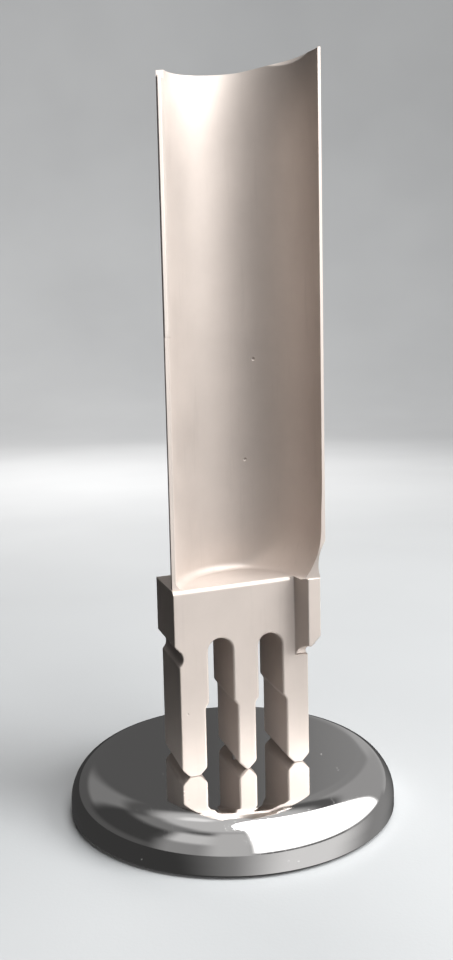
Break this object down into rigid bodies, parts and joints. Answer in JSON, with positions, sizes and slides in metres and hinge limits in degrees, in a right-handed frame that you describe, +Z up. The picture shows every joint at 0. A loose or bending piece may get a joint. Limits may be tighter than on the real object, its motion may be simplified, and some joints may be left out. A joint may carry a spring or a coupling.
{
  "type": "turbine blade display stand",
  "caption": "Steam-turbine rotor blade with a forked root, stood upright on a round polished base disc as a desk display.",
  "frame": {"origin": "centre of the underside of the base pad, on the surface the stand is put down on", "axes": "+Z up along the base disc's axis, +X along the row of fingers towards the airfoil's trailing edge, -Y towards the open side of the airfoil's hollow"},
  "size_m": [0.13, 0.13, 0.2901],
  "materials": {
    "blade_steel": "satin, bead blasted",
    "strip_alloy": "satin, ground",
    "polished_steel": "mirror polished",
    "pad_rubber": "matt",
    "zinc_steel": "zinc plated"
  },
  "bodies": {
    "root": {"blade": "blade_steel", "leading_edge_strip": "strip_alloy", "base_disc": "polished_steel", "base_pad": "pad_rubber", "blade_screws": "zinc_steel", "spring_washers": "zinc_steel", "flat_washers": "zinc_steel"}
  },
  "joints": []
}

=====

### The problem
Output the complete data exactly as written.

### Complete response
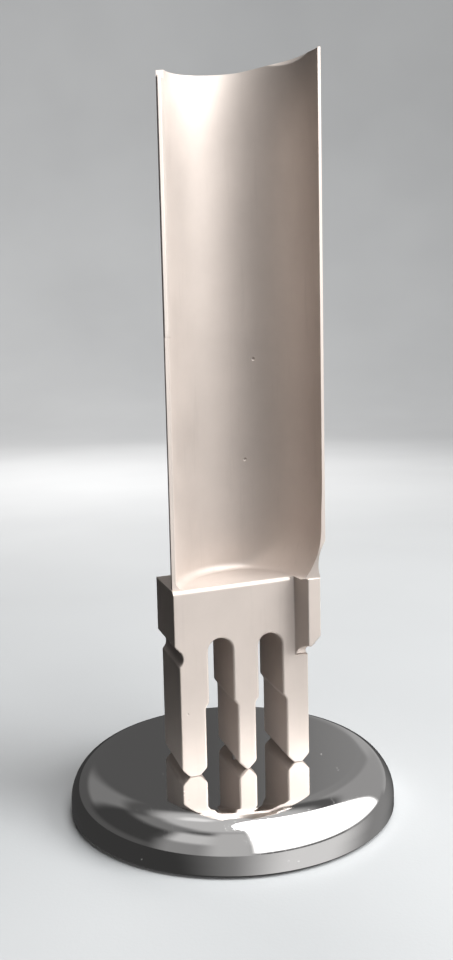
Break this object down into rigid bodies, parts and joints. Answer in JSON, with positions, sizes and slides in metres and hinge limits in degrees, in a right-handed frame that you describe, +Z up. The picture shows every joint at 0. A loose or bending piece may get a joint. Limits may be tighter than on the real object, its motion may be simplified, and some joints may be left out. A joint may carry a spring or a coupling.
{
  "type": "turbine blade display stand",
  "caption": "Steam-turbine rotor blade with a forked root, stood upright on a round polished base disc as a desk display.",
  "frame": {"origin": "centre of the underside of the base pad, on the surface the stand is put down on", "axes": "+Z up along the base disc's axis, +X along the row of fingers towards the airfoil's trailing edge, -Y towards the open side of the airfoil's hollow"},
  "size_m": [0.13, 0.13, 0.2901],
  "materials": {
    "blade_steel": "satin, bead blasted",
    "strip_alloy": "satin, ground",
    "polished_steel": "mirror polished",
    "pad_rubber": "matt",
    "zinc_steel": "zinc plated"
  },
  "bodies": {
    "root": {"blade": "blade_steel", "leading_edge_strip": "strip_alloy", "base_disc": "polished_steel", "base_pad": "pad_rubber", "blade_screws": "zinc_steel", "spring_washers": "zinc_steel", "flat_washers": "zinc_steel"}
  },
  "joints": []
}